M. T. : Quand on dit la Belgique, c’est la Wallonie, c’est Bruxelles, c’est la partie sud du pays, où habitent souvent des familles socialistes-démocrates européennes, qui ont souvent été le fer de lance de toute une série de combats. C’était vrai pour la directive sur la libéralisation des services, qu’on appelait la directive de Bockel. Ce sont des socialistes belges et notamment francophones qui ont été les lanceurs d’alerte à ce moment-là. Et donc, je suis fier d’être partie de cette famille politique, et je ne suis pas fier des autres socialistes européens qui sont davantage des businessmen qui pensent que le business doit primer sur toutes les autres valeurs. Je pense qu’il faut des échanges, bien entendu, mais vouloir se priver de la capacité à légiférer au profit de la société multinationale, c’est coupable. Je pense que toute une série d’autres socialistes et démocrates d’Europe oublient un peu leurs valeurs au profit du commerce. Ce n’est pas le cas des socialistes belges francophones. Même si on donne l'impression d’être un village qui fait de la résistance au sein de l’Europe, nous, on a lu les textes, et on voit que c’est le danger par rapport aux services publics, par rapport à l’intérêt des citoyens et des consommateurs. Et d’autres seraient inspirés de faire la même chose.

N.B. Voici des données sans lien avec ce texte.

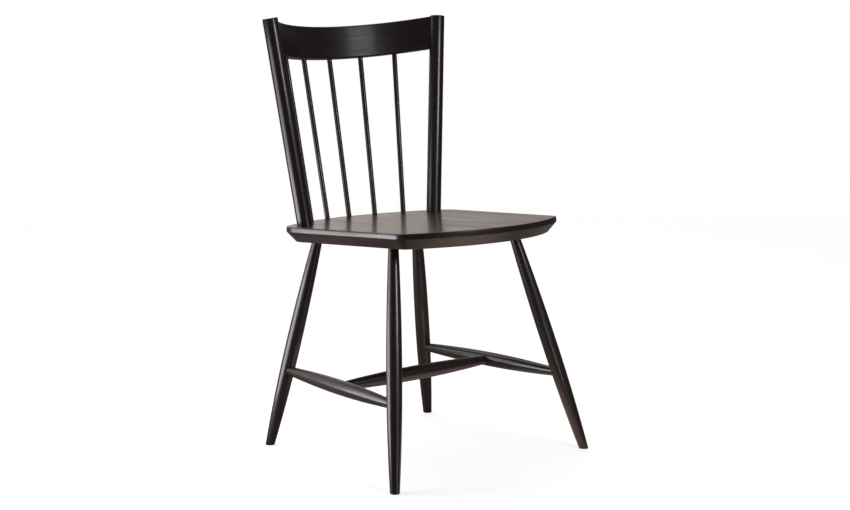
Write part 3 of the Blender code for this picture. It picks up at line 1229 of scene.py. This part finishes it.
@dataclass(frozen=True)
class Studio:
    """A white floor and backdrop, and the lamps."""

    floor_size: float = 60.0
    floor_colour: Triple = (0.62, 0.60, 0.59)
    floor_in_gloss: Triple = (0.34, 0.28, 0.26)
    near_glow: float = 0.67
    far_glow: float = 0.93
    near: float = 0.3
    far: float = 5.0
    # Painted bounce light: the floor glows warm in a disc under the chair for all rays but the camera's.
    bounce: float = 0.95
    bounce_middle: Triple = (0.11, -0.26, 0.0)
    bounce_reach: Pair = (0.10, 0.36)
    bounce_colour: Triple = (1.0, 0.74, 0.66)
    behind: Triple = (0.087, 0.996, 0.0)
    behind_glow: float = 0.86
    front_glow: float = 0.08
    spread: Pair = (0.66, 0.85)
    backdrop_colour: Triple = (1.0, 0.88, 0.84)
    lamps: tuple[Softbox, ...] = (
        Softbox("side_box", (-0.8, 0.38, 0.26), (-0.2, 0.02, 0.26), 0.64, 0.36, 2.35, (1.0, 0.95, 1.0), 110),
        Softbox("side_high", (-0.8, 0.36, 0.58), (-0.2, 0.02, 0.58), 0.6, 0.24, 0.75, (1.0, 0.95, 1.0), 110),
        Softbox("front_strip", (0.12, -1.75, 0.86), (0.0, 0.0, 0.60), 0.16, 0.36, 1.6, (1.0, 0.96, 0.99)),
        Softbox("front_box", (0.32, -1.75, 1.08), (0.0, 0.0, 0.80), 0.48, 0.36, 8.0, (1.0, 0.97, 1.0)),
        Softbox("front_high", (0.30, -1.75, 1.75), (0.0, 0.0, 0.80), 0.9, 0.6, 3.0, (1.0, 0.96, 0.96)),
        Softbox("front_low", (-0.09, -0.98, 0.19), (0.20, -0.20, 0.19), 0.09, 0.22, 0.33, (1.0, 0.95, 0.95)),
        Softbox("back_box", (-1.2, 1.5, 1.35), (0.0, 0.0, 0.3), 0.7, 0.5, 4.5, (0.86, 0.94, 1.0)),
        Softbox("top_box", (0.4, 1.0, 2.7), (0.2, 0.3, 0.0), 2.6, 2.2, 34.0, (0.97, 0.98, 1.0)),
    )

    def lay_floor(self) -> None:
        """Lays the pale floor, which the camera sees as white with the chair's faint shadow.

        For other rays it glows in a small disc under the chair and nowhere else: painted bounce light, warm,
        which lights the chair's underside and legs and shows in their reflections.
        """
        floor = add_plane("floor", self.floor_size, Vector())
        material, sheet, shader = new_material("white_paper")
        seen = sheet.add("ShaderNodeLightPath", {}).outputs["Is Camera Ray"]
        where = sheet.add("ShaderNodeTexCoord", {}).outputs["Object"]
        from_middle = sheet.vector("LENGTH", where)
        from_bounce = sheet.vector("DISTANCE", where, self.bounce_middle)
        ramp = sheet.remap(from_middle, (self.near, self.far), (self.near_glow, self.far_glow))
        # Painted bounce light: a glowing disc on the floor under the chair, which the camera doesn't see.
        bounce = sheet.remap(from_bounce, self.bounce_reach, (self.bounce, 0.0))
        feeds = {
            "Base Color": sheet.mix(seen, self.floor_in_gloss, self.floor_colour),
            "Roughness": 1.0,
            "Specular IOR Level": 0.0,
            "Emission Color": sheet.mix(seen, self.bounce_colour, WHITE),
            "Emission Strength": sheet.add("ShaderNodeMix", {0: seen, 2: bounce, 3: ramp}).outputs[0],
        }
        sheet.feed(shader, feeds)
        floor.data.materials.append(material)

    def raise_backdrop(self) -> None:
        """Makes the surroundings white to the camera, and otherwise bright behind the chair."""
        world = bpy.data.worlds.new("backdrop")
        bpy.context.scene.world = world
        world.use_nodes = True
        world.node_tree.nodes.clear()
        sheet = Sheet(world.node_tree)
        direction = sheet.add("ShaderNodeTexCoord", {}).outputs["Generated"]
        facing = sheet.vector("DOT_PRODUCT", direction, self.behind)
        falloff = sheet.remap(facing, self.spread, (self.front_glow, self.behind_glow))
        around = {"Color": (*self.backdrop_colour, 1.0), "Strength": falloff}
        feeds = {
            0: sheet.add("ShaderNodeLightPath", {}).outputs["Is Camera Ray"],
            1: sheet.add("ShaderNodeBackground", around).outputs[0],
            2: sheet.add("ShaderNodeBackground", {"Color": (*WHITE, 1.0)}).outputs[0],
        }
        mixed = sheet.add("ShaderNodeMixShader", feeds).outputs[0]
        sheet.add("ShaderNodeOutputWorld", {"Surface": mixed})

    def set_up(self) -> None:
        """Lays the floor, raises the backdrop, hangs the lamps and sets the plain view transform."""
        self.lay_floor()
        self.raise_backdrop()
        for lamp in self.lamps:
            lamp.hang()
        bpy.context.scene.view_settings.view_transform = "Standard"


@dataclass(frozen=True)
class Viewpoint:
    """The photograph's camera, which stands off from the middle of the four feet."""

    stand_off: Triple = (-2.21445, -2.56651, 0.8947)
    pitch: float = math.radians(81.4104)
    heading: float = math.radians(-40.9723)
    lens: float = 75.17
    sensor_width: float = 36.0

    def set_up(self, legs: Legs) -> None:
        """Adds the camera.

        Args:
            legs: the legs, whose feet it stands off from.
        """
        feet = [line.at_height(0.0) for line in legs.lines.values()]
        middle = sum(feet, Vector()) / len(feet)
        data = bpy.data.cameras.new("camera")
        data.lens = self.lens
        data.sensor_width = self.sensor_width
        data.sensor_fit = "HORIZONTAL"
        camera = bpy.data.objects.new("camera", data)
        bpy.context.scene.collection.objects.link(camera)
        camera.location = middle + Vector(self.stand_off)
        camera.rotation_euler = (self.pitch, 0.0, self.heading)
        bpy.context.scene.camera = camera


def main() -> None:
    """Builds the chair, the studio and the camera."""
    logging.basicConfig(level=logging.INFO, format="%(name)s: %(message)s")
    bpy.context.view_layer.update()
    shop = Workshop()
    seat, legs, stretchers = Seat(), Legs(), Stretchers()
    posts, spindles, dowels = Posts(), Spindles(), Dowels()
    tenons = [(line, legs.tenon) for line in legs.lines.values()]
    seat.fit(shop, tenons + posts.sockets() + spindles.holes())
    legs.fit(shop, stretchers.lines, stretchers.end)
    stretchers.fit(shop)
    posts.fit(shop, seat.frame(), dowels)
    CrestRail(posts).fit(shop, spindles, dowels)
    spindles.fit(shop)
    dowels.fit()
    Studio().set_up()
    Viewpoint().set_up(legs)


if __name__ == "__main__":
    main()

Le CETA est un signal d’alarme qu’il faut arrêter de faire ce commerce débridé en bradant nos secteurs économique
RT France : Pour vous, quelles sont les perspectives du CETA actuellement ?

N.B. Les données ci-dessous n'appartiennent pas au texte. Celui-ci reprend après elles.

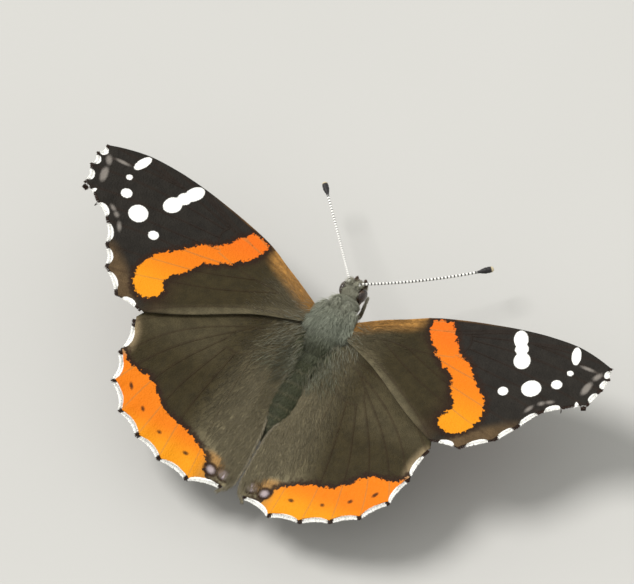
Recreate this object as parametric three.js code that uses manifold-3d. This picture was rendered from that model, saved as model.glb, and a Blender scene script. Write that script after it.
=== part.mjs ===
// Red admiral butterfly at life size, standing on four feet with its wings held open.
// Millimetres, +Z up, head toward -Y, the insect's own left side toward +X.
// Each form is worked out in the insect's own axes: x to one side, y toward the head, z up,
// from the middle of the line that joins the two forewing roots.
// One group then tips the head up, turns it toward -Y and lifts it to its standing height.

import * as THREE from 'three';
import Module from 'manifold-3d';
import { mergeVertices } from 'three/addons/utils/BufferGeometryUtils.js';

const wasm = await Module();
wasm.setup();

// Stance
const ROOT_HEIGHT = 9.0;
const BODY_PITCH = THREE.MathUtils.degToRad(6);
const GAP = 0.3;

// Wings
const WING_THICKNESS = 0.5;
const SCALLOP_STEPS = 4;
const SPAN_STEPS = 6;
const FORE_DIHEDRAL = Math.tan(THREE.MathUtils.degToRad(6.7));
const FORE_PITCH = Math.tan(THREE.MathUtils.degToRad(-3.3));
const FORE_BASE_HEIGHT = 0.15;
const FORE_REAR_LIFT = 1.1;
const FORE_REAR_WIDTH = 8.0;
const HIND_DIHEDRAL = Math.tan(THREE.MathUtils.degToRad(8.6));
const HIND_PITCH = Math.tan(THREE.MathUtils.degToRad(7.8));
const HIND_BASE_HEIGHT = 2.3;
const HIND_CLEARANCE = 0.9;
const HIND_RISE = 0.24;
const HIND_BLEND = 0.35;
const FORE_SCALLOP = 0.25;
const HIND_SCALLOP = 0.4;

// Forewing vein ends along the outer margin, from the apex back to the rear corner
const FORE_TIPS = [
  [32.0, 6.1], [32.5, 4.8], [32.4, 3.2], [31.9, 0.9], [29.6, -0.4],
  [27.5, -1.9], [26.1, -4.5], [24.7, -7.0], [21.8, -9.7], [18.4, -10.2],
];
const FORE_COSTA = [[2.7, 0.2], [7.0, 2.4], [11.5, 4.5], [20.2, 6.6], [27.0, 7.15], [32.0, 6.1]];
const FORE_INNER = [[2.7, -2.2], [8.0, -4.7], [14.0, -8.1], [18.4, -10.2]];

// Hindwing vein ends, from the front corner round to the tail end beside the body's middle line
const HIND_TIPS = [
  [18.8, -11.2], [18.4, -15.1], [17.6, -18.3], [15.3, -21.0],
  [12.3, -22.6], [9.0, -23.8], [5.2, -24.4], [1.4, -23.5],
];
const HIND_COSTA = [[2.6, -2.9], [8.0, -3.9], [13.5, -6.0], [17.4, -8.8], [18.8, -11.2]];
const HIND_INNER = [[2.6, -6.0], [2.1, -9.0], [1.35, -13.2], [0.35, -16.6], [0.3, -21.6], [1.4, -23.5]];

// Body
const THORAX = { length: 7.8, width: 5.0, height: 5.0, hump: 0.12, y: -1.9, z: -1.2 };
const ABDOMEN = { front: -6.1, tip: -16.6, width: 4.2, height: 3.8, frontZ: -1.4, tipZ: -1.0 };
const HEAD = { length: 2.4, width: 2.5, height: 2.3, y: 3.45, z: -0.75 };
const EYE = { length: 1.7, width: 1.0, height: 1.8, x: 1.12, y: 3.55, z: -0.7 };

// Feelers and mouthparts
const SHAFT_RADIUS = 0.25;
const CLUB_RADIUS = 0.5;
const CLUB_LENGTH = 1.9;
const ANTENNA_BOW = -0.8;
const ANTENNA_ROOT = [0.7, 4.35, 0.4];
const LEFT_ANTENNA_TIP = [11.1, 15.4, -4.8];
const RIGHT_ANTENNA_TIP = [11.1, 14.2, -4.8];
const PALP_ROOT = [0.62, 4.55, -1.95];
const PALP_TIP = [0.5, 5.5, -0.7];
const PALP_RADIUS = 0.32;
const COIL = { radius: 0.95, pitch: 0.62, turns: 1.45, tube: 0.25, y: 4.0, z: -3.45 };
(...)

M. T. : Le CETA est un signal d’alarme qu’il faut arrêter de faire ce commerce débridé en bradant nos secteurs économiques, tels que les services, arrêter d’être naïfs. Les européens sont ouverts en ce qui concerne les marchés publics, par exemple, mais d’autres grands acteurs, je pense aux Etats-Unis notamment, ils n’ouvrent pas leurs marchés publics, parce qu’ils ont le «buy american act» ; et ce n’est pas la même chose. Nous sommes les naïfs du monde. Le résultat c’est que notre économie souffre, nos jeunes trouvent difficilement du travail. Je crois qu’il faut changer ça, il faut être beaucoup plus fermes au niveau des négociations. Malheureusement, les commissaires, ils n’ont pas fait l’Europe, les fonctionnaires ultra-libéraux dirigent depuis des années, et ils continuent de faire beaucoup de mal au sein des institutions européennes. Les gouvernements européens sont dans cette logique que je ne peux pas comprendre, logique de l’ultra-commerce sans règles. Le commerce – oui, mais avec des règles, pas ce que nous faisons aujourd’hui.
Si l’Europe veut continuer d’être mal vue et finalement être détestée des citoyens, on continue avec des accords bilatéraux de libre-échange
RT France : Cet accord, va-t-il être effectivement adopté par l’Europe ?
M. T. : J’espère qu’il ne va pas être adopté, cela n’a rien à voir avec le Canada. J’espère qu’on va mette le holà à ces traités qui ne sont même pas des traités de libre-échange, qui comportent un volet sur les investissements. Ce qui est très dangereux par rapport au fait d’attaquer des gouvernements, c’est de donner aux multinationales le droit d’attaquer les lois protectrices pour les citoyens. Je peux donner des exemples de multiples accords bilatéraux signés auparavant. Il y a des lois souvent sociales, de santé publique et des lois environnementales qui ont été attaquées par les multinationales en prétextant que pour elles ça va nuire à leur business. C’est inacceptable, on ne peut pas laisser faire. Le temps est venu de se révolter, ça suffit. Arrêtons de poursuivre la même voie. Les citoyens se mobilisent aussi. Si l’Europe veut continuer d’être mal vue et finalement être détestée des citoyens, on continue avec des accords bilatéraux de libre-échange, qui comportent aussi des volets dangereux par rapport à la capacité démocratique de voter les lois.